Rizla sat by the fire drying out, she had been soaked by the water cannons that they were firing from the top of the moors, she knew she shouldn't have jumped from the window and taken herself for a walk, and was ashamed that Dave had had to drag her out of the ever increasing swamp that was being created before she went the same way as all those drowned sheep.

3 Facts 1 fiction

Dave read the paragraph he had written about his dog. He found it hard to believe that this exercise could make any difference at all in his ability to write creatively, the bit about the drowning sheep made him laugh though, as it was very funny. Rizla made him a cup of tea to celebrate.

I don't think I'm taking this course very seriously. Nobody commented on my efforts (or anybody else’s really, that’s the joy of an online free course, your self-obsession and narcissism can be fully realised).

So my mind is not yet changed, I am still firmly of the opinion that if you need to be told to notice things, write down the things you have noticed, jiggle them about into an intriguing and interesting paragraph, and embellish the truth with more exciting fictional things, then perhaps creative writing is not going to be your thing.

I think this sarcastic bear says it as well as I ever could really.

On the upside though, my collection of tatty notebooks that I have been scribbling ideas in for years and years has been retired. The course notes did inspire me to download an app for my phone instead, I am hoping that this will lead to me having less crap in my pockets (which could mean less pockets, and then PIRATE TROUSERS!) and easier access to all  my notes, as it syncs them to the cloud, and I can pull them down from any computer I like. Admittedly, they were always in my pocket, next to my pen before this, sometimes even in an actual notebook, and as mentioned earlier, more often on ripped off bits of envelope, old receipts, and beer mats, still easily accessible at any time, due to being in my pocket. I now have boxes full of them around my house (carefully filed, as one tends to call throwing things in a shoebox and chucking it in the loft). I am hoping they will confuse the bejesus out of future generations of historians (or my step-kids, when they clear out all my shit after I’ve died and left them all the crap I own as revenge for all the stuff they keep in my house now) as sadly my notes have a tendency towards the cryptic, and if not acted upon within a few months of scrawling them, there is a real danger that a) I won't be able to read my handwriting anymore, and b) hedgehog- howitzer – pigeon war will not mean anything to me anymore (it doesn't, you can have that one for free if you want it).

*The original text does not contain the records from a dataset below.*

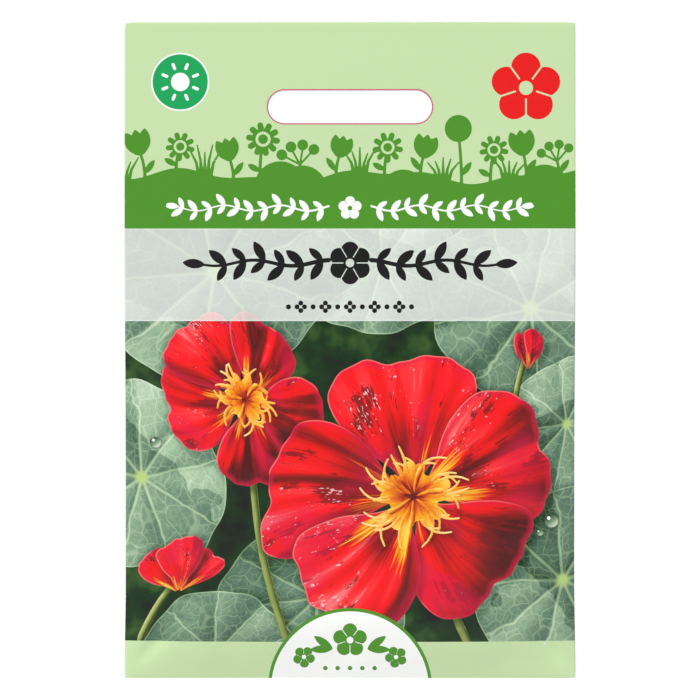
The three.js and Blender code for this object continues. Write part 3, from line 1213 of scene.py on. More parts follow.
FRONT_DRAWINGS += [all_over(layer, 0.3) for layer in stems + rods]
FRONT_DRAWINGS += [all_over(layer, 0.26) for layer in fringes + drops]
NUMBER_STEP = 4.0


def paint_picture(mesh, places):
    """Every layer's numbers at every place: how far inside it lies, the layer's own two coordinates, and its
    light together with its number."""
    x, up = places.T
    picture = np.flatnonzero(window(x, up, (-HALF_WIDTH, HALF_WIDTH, PICTURE_LOW - 1, PICTURE_HIGH + 1)))
    order = [
        (family, number, layer)
        for family, layers in FAMILIES.items()
        for number, layer in enumerate(layers)
    ]
    for rank, (family, number, layer) in enumerate(order):
        values = np.tile([-9.0, 0, 0, 0.5 + NUMBER_STEP * number], (len(x), 1))
        near = picture[layer.near(x[picture], up[picture], 1.2)]
        px, pu = x[near], up[near]
        light = layer.light(px, pu)
        for _, _, upper in order[rank + 1 :]:
            light = light * (1 - upper.shadow(px, pu))
        light = 0.03 + 0.97 * light
        values[near] = np.stack(
            [layer.inside(px, pu), *layer.local(px, pu), light + NUMBER_STEP * number], axis=1
        )
        put(mesh, f"{family}_{number}", values)


# ---------------------------------------------------------------- materials


SHEEN = 0.02


def ink(red, green, blue):
    """A printed colour, from the 0 to 255 values that it shows under the coat's own even sheen."""
    values = np.array([red, green, blue]) / 255
    linear = np.where(values <= 0.04045, values / 12.92, ((values + 0.055) / 1.055) ** 2.4)
    return (*np.maximum(linear - SHEEN, 0.002).tolist(), 1.0)


class Wire:
    """A number, vector or colour on its way through a material's nodes."""

    def __init__(self, board, socket):
        self.board, self.socket = board, socket

    def __add__(self, other):
        return self.board.math("ADD", self, other)

    def __sub__(self, other):
        return self.board.math("SUBTRACT", self, other)

    def __rsub__(self, other):
        return self.board.math("SUBTRACT", other, self)

    def __mul__(self, other):
        return self.board.math("MULTIPLY", self, other)

    def __truediv__(self, other):
        return self.board.math("DIVIDE", self, other)

    __radd__ = __add__
    __rmul__ = __mul__


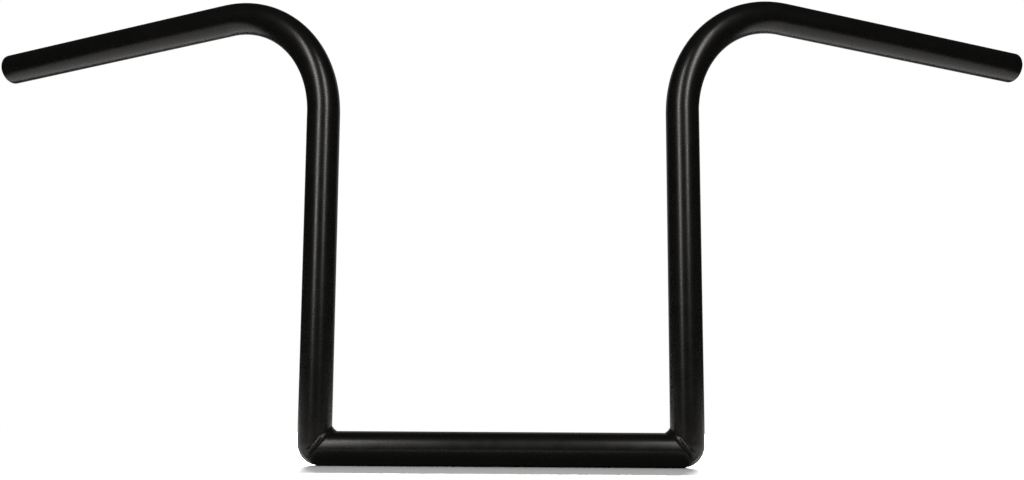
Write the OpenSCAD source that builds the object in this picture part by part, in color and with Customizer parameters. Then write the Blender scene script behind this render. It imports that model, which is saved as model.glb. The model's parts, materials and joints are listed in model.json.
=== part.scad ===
// A z-bar handlebar: a straight centre tube, two bent side tubes, and the weld at each mitred corner.
// The origin is the middle of the centre tube. X runs across the bar, Y back to the rider, and Z up
// the side tubes.

/* [Tube] */
// Outside diameter of all three tubes
tube_d = 25.4; // [22:0.1:32]
// Wall thickness of all three tubes
tube_wall = 2.5; // [2:0.1:4]

/* [Bends] */
// Distance between the axes of the two uprights
centre_span = 277; // [200:1:340]
// Straight upright, from the centre tube's axis to the start of its bend
upright_len = 255; // [120:1:400]
// Radius of each bend, at the tube's axis
bend_radius = 86; // [50:1:120]
// How much the wall draws thin in the bend, on its outside and on its bore
bend_thinning = 0.05; // [0.02:0.01:0.2]
// Angle by which each arm swings back from the plane of the uprights
sweep_back = 21; // [0:1:45]
// Angle by which each arm falls below the level
arm_drop = 4; // [0:1:20]
// Straight arm, from the end of its bend to the open end
arm_len = 235; // [120:1:320]

/* [Open ends] */
// Rounding of the outer edge at each open end
edge_round = 1.2; // [0.4:0.1:1.4]
// Chamfer of the bore at each open end
bore_chamfer = 0.5; // [0.2:0.1:0.6]

/* [Corner welds] */
// Radius to which the outer corner is dressed, as seen from the front
corner_round = 17; // [16.5:0.5:20]
// Gap between the two mitred tubes, which the weld fills
root_gap = 1.2; // [0.6:0.1:2]
// Leg of the weld along each tube at the inner corner
bead_leg = 4.6; // [3:0.1:6]
// Height of the bead above the seam that it covers, at the front and the back
bead_crown = 1.6; // [0.8:0.1:2]

/* [Hidden] */
$fn = 96;
tube_r = tube_d / 2;
bore_r = tube_r - tube_wall;
half_span = centre_span / 2;
// The rounding of the outer corner starts this far from the crossing of the tubes' axes
nose = corner_round - tube_r;
bend_angle = 90 + arm_drop;
paint = [0.05, 0.05, 0.055];
weld_paint = [0.09, 0.09, 0.095];

// The mitre plane holds the Y axis and this direction, from the outer corner to the inner one
inward = [-1, 0, 1] / sqrt(2);
// The direction across the mitre plane, from the centre tube to the upright
across = [1, 0, 1] / sqrt(2);
// The bead starts this far below the tube's surface, so that the surface trims it to a clean line
bead_sink = 0.6;
bead_root = 1.5;
// The dressed outer corner swallows the bead at this angle from the inner corner
bead_end = 150;
bead_steps = 60;
bead_points = 8;
// Larger than the bar, for the half spaces that cut the mitres
far = 2 * (centre_span + upright_len + arm_len);

// Half outline of a bar along -X, inset from the tube's outside, with its end dressed round
module dressed_bar_2d(inset, length) {
    translate([-length, 0]) square([length - nose, tube_r - inset]);
    intersection() {
        translate([-nose, -nose]) circle(r = corner_round - inset);
        translate([-nose, 0]) square(corner_round);
    }
}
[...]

The other good thing that happened was while we had to listen to other successful writers tell us why they started writing, and other useful insights (feel the sarcasm in those last three words) and while this had no bearing on my work at all, and I struggled to understand why I should give a toss about them, Louis de Bernieres cheered me up. He said that he wrote depressing poetry as a teenager (check), then wasted his twenties trying to be a rock star (check), and didn't write anything other than lyrics really until he was thirty-five, when he had a punt at novel writing (check and mate). So there's definitely hope for me. Will keep you all posted on the course as it proceeds, not holding out much hope, as I have seen this week’s course contains an article entitled “How to be original” I don't know where to start with that one, it's mere existence makes me angry.